(begin)
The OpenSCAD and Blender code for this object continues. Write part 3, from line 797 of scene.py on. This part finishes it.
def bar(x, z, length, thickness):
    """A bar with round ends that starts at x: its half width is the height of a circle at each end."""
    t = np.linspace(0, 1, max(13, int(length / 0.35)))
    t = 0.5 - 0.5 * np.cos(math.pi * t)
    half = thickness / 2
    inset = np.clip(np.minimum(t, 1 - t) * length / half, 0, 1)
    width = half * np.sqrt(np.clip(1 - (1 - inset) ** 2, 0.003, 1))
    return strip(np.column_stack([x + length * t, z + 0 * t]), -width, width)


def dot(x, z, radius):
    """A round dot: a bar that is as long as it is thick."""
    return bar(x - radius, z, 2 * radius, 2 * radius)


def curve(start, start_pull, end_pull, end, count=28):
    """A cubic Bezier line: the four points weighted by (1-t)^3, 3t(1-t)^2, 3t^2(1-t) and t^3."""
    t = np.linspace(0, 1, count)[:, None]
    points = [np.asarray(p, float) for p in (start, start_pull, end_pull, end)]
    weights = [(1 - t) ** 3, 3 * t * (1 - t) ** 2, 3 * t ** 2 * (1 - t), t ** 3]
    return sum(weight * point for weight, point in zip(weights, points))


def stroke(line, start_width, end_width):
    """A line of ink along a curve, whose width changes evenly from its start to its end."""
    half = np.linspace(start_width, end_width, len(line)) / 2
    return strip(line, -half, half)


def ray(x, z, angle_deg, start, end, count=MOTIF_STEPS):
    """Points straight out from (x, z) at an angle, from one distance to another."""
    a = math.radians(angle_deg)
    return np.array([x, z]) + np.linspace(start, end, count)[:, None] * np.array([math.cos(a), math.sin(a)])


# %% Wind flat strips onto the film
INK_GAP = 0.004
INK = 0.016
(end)
- EXERCISE
From the first line above through the line that contains "return bar(x - radius, z, 2", quote each line exactly. Output nothing more.

- WRITTEN SOLUTION
The OpenSCAD and Blender code for this object continues. Write part 3, from line 797 of scene.py on. This part finishes it.
def bar(x, z, length, thickness):
    """A bar with round ends that starts at x: its half width is the height of a circle at each end."""
    t = np.linspace(0, 1, max(13, int(length / 0.35)))
    t = 0.5 - 0.5 * np.cos(math.pi * t)
    half = thickness / 2
    inset = np.clip(np.minimum(t, 1 - t) * length / half, 0, 1)
    width = half * np.sqrt(np.clip(1 - (1 - inset) ** 2, 0.003, 1))
    return strip(np.column_stack([x + length * t, z + 0 * t]), -width, width)


def dot(x, z, radius):
    """A round dot: a bar that is as long as it is thick."""
    return bar(x - radius, z, 2 * radius, 2 * radius)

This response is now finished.